One significant driver for this transition is the availability of lithography equipment — or the lack thereof.

Tools for 193nm lithography are approaching production readiness, but it will still be at least two years before resist and process development reach a point where 193nm tools are ready to be widely deployed in a silicon production environment. The timeframe for next-generation lithography solutions is more difficult to predict, since optimistic estimates place tool availability 5-7 years away.

This means that manufacturing will have to creep along with 248nm steppers to manufacture today's 0.18mm ICs. And just around the corner are ICs with sub-100nm features. What happens then?

By applying techniques such as optical proximity correction (OPC) and phase shifting, the industry will continue decreasing feature sizes. But point solutions (physical verification tools) that provide OPC and phase shifting alone won't close the subwavelength gap. Such point tools applied only at the layout, tape out, or maskmaking stage will just push the problem to another stage in the design-to-manufacturing flow.

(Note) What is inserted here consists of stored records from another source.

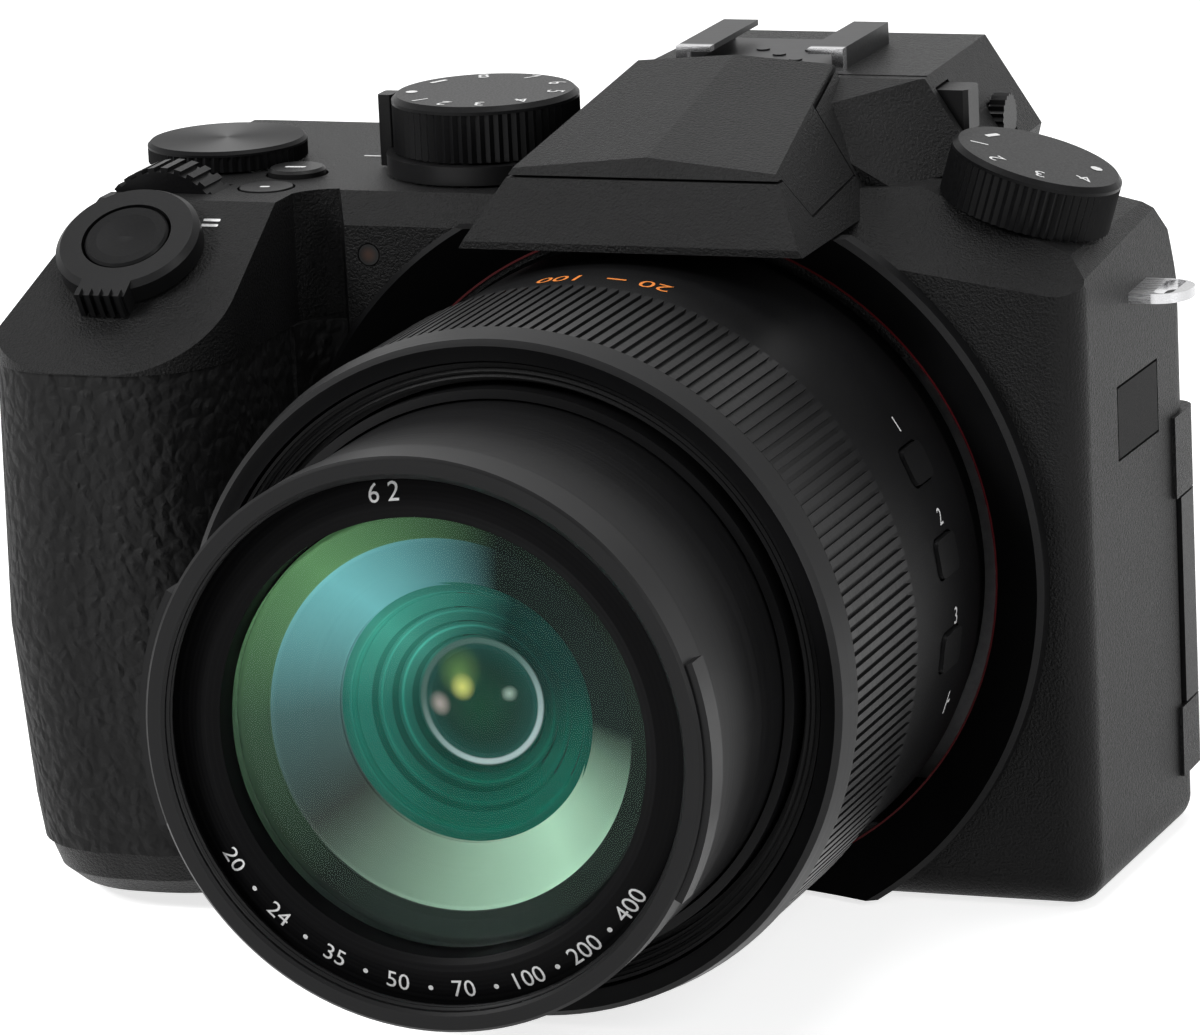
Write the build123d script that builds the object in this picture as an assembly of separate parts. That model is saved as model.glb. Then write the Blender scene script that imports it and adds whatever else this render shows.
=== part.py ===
"""Bridge camera with a power zoom lens, a pop-up flash, control dials and a swing-out monitor.

X runs across the camera from the grip (-X) to the connector side (+X), Y runs from the lens (-Y)
to the monitor (+Y), and Z is up. The origin is the mouth of the tripod socket in the base.
"""
from build123d import *
from math import cos, pi, radians, sin, tan
import os

# Shared clearances and overruns
reach = 420.0
gap = 0.3
pin_clearance = 0.05
seat = 0.3

# Body shell
lens_z = 40.9
front_y = -19.0
back_y = 26.0
right_front_x = 52.4
right_back_x = 53.8
left_x = -77.0
deck_z = 85.0
corner_r = 4.0
left_back_r = 9.0
right_back_r = 7.0
wall = 2.2
base_seam_z = 6.6
base_edge_r = 3.4
left_seam_z = 69.0
right_seam_z = 64.2
rear_seam_y = 13.5
front_panel_left_x = -40.0
recess_y = -14.5
recess_r = 6.5

# Slopes of the top faces
front_bevel = 3.6
shoulder_tilt = 17.0
shoulder_x = 40.6
shoulder_z = 81.4
shoulder_front_z = 76.4
shoulder_front_x = 41.0
shoulder_bevel_tilt = 25.0
grip_slope = 31.0
slope_y = -41.5
slope_z = 74.3
left_lean = 24.0
left_lean_z = 69.6
right_rear_z = 72.5  # where the shoulder's back edge is cut down to
side_lean = 14.5
side_turn = 2.0
side_bevel_tilt = 38.0
side_bevel_z = 76.4

# Grip
grip_inner_x = -47.5
grip_nose_y = -49.5
grip_tail_y = 4.0
grip_corner_r = 12.0
grip_waist_z = 36.0
grip_foot_steps = ((0, 15.0, 2.2), (1.6, 10.0, 1.4), (4.2, 6.4, 0.7), (8.2, 4.2, 0.3), (14.0, 2.8, 0.1))
grip_waist_in = 1.0
grip_cap_out = 0.6
rubber_skin = 1.0
rubber_top_skin = 0.35
rubber_foot_z = 8.2
rubber_back_y = -10.5
rubber_inner_x = -41.5

# Lens, measured from the front edge of the collar
front_barrel_r = 32.6
front_barrel_wall = 1.3
barrel_rise = 7.1
barrel_wall = 2.6
barrel_r = front_barrel_r + barrel_rise
collar_air = 1.2
collar_bore_r = barrel_r + collar_air
collar_spigot_wall = 2.7
collar_spigot_r = collar_bore_r + collar_spigot_wall
collar_flange = 4.4
collar_r = collar_spigot_r + collar_flange
collar_y = -22.0
collar_depth = 6.0
collar_base_z = 0.4
collar_top_z = 82.0
root_flange_r = 31.8
root_bore_r = 29.6
ring_edge = 0.7
accent_thick = 0.25
neck_drop = 1.0
neck_r = barrel_r - neck_drop
neck_front_y = -20.3
accent_y = -17.0
ring_back_y = -47.2
ring_split_y = -70.2
ring_front_y = -74.6
ring_rise = 0.9
ring_r = barrel_r + ring_rise
rib_depth = 0.5
rib_drop = 0.15
ring_groove = 0.4
rib_count = 180
rib_land = 0.6
nose_rise = 0.3
nose_r = barrel_r + nose_rise
bezel_depth = 4.2
bezel_steps = 3
mouth_air = 2.3
mouth_r = front_barrel_r + mouth_air
front_barrel_back_y = -45.5
middle_barrel_wall = 1.1
middle_barrel_front_y = -73.2
middle_barrel_back_y = -29.0
rim_rise = 0.5
rim_r = front_barrel_r + rim_rise
rim_front_y = -102.1
rim_depth = 5.6
rim_thread_r = 30.8
thread_depth = 2.6
name_ring_drop = 1.3
cone_mid_r = 21.6
cone_mid_depth = 7.0
tab_out = 0.9
tab_arc = 48.0
tab_angles = (175.0, -5.0)
name_lip_r = 25.4
name_lip_y = -99.4
element_r = 24.8
element_sphere_r = 110.0
element_thick = 5.2
element_hollow_r = 68.2
element_hollow_start = 3.1
element_front_y = -99.3
inner_element_r = 15.0
inner_element_thick = 8.0
inner_element_y = -87.3
inner_eye_r = 7.2
inner_eye_depth = 5.2
inner_eye_bulge = 1.4
inner_steps = 4
rear_group_r = 14.0
rear_group_bore = 9.8
rear_group_depth = 12.0
rear_group_y = -12.0

# Buttons on the fixed barrel
fn_angles = (25.0, 8.5, -8.0)
fn_y = -32.0
fn_long = 6.6
fn_wide = 4.6
fn_rise = 0.45
fn_sink = 1.6
fn_corner = 1.1
fn_travel = 0.4

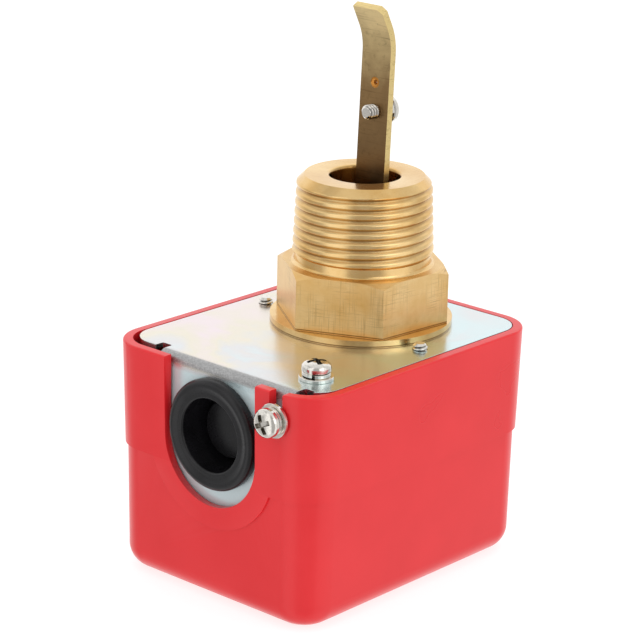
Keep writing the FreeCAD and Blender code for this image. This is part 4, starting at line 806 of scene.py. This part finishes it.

For next-generation feature sizes to be manufactured with existing processes, a complete subwavelength infrastructure integrated into every step of the flow is needed. That's the only way to achieve sub-100nm silicon on an existing process. In addition to working silicon, adopting a subwavelength infrastructure provides an increase in IC performance, enhanced process yields, and extended life for existing fab equipment, resulting in greater competitive advantage and additional revenue for the customer. A complete subwavelength infrastructure includes:

• process model calibration, automatic phase shifting and OPC of a GDSII layout, and software tools that verify the layout of a subwavelength IC against the silicon it is intended to produce — all integrated with automated design tools for process simulation and analysis.
• mask data preparation technology linked with design tools incorporating OPC and phase shifting early in the design flow. The adoption of OPC and phase shifting generates an exponential increase in the amount of data contained in a design database, making the task of preparing manufacturing data much more difficult. Seamless integration between design and data preparation enables a fast hand-off from design to manufacturing at a critical point in the process.
• mask manufacturing and inspection tools that embed industry-standard phase-shifting solutions. In the subwavelength realm, the mask creation and inspection challenges expand exponentially. With the increase in chip capacity, mask complexity increases and the mask no longer looks like the end silicon or the GDSII layout.
• semiconductor manufacturers who have committed to run test chips and set up process models that support industry-standard phase-shifting technology on their existing equipment. It includes design teams that can access the process through design tools, or that work with their foundry to incorporate phase shifting into their mask sets.

After incorporating phase shifting, Motorola successfully fabricated a microprocessor with 0.1mm feature sizes using a standard 0.18mm silicon production process. Lucent Technologies' Bell Labs developed what they believe is the fastest DSP chip operating off a 1V supply after incorporating phase shifting and adopting a subwavelength infrastructure. And MIT Lincoln Laboratories has used phase shifting to generate working 25nm transistors with an existing 248nm process.

The subwavelength infrastructure exists and is in the process of refinement today. With continued adoption of subwavelength technologies and the tools to support them, the semiconductor industry will continue its growth path. Moore's Law can live a while longer.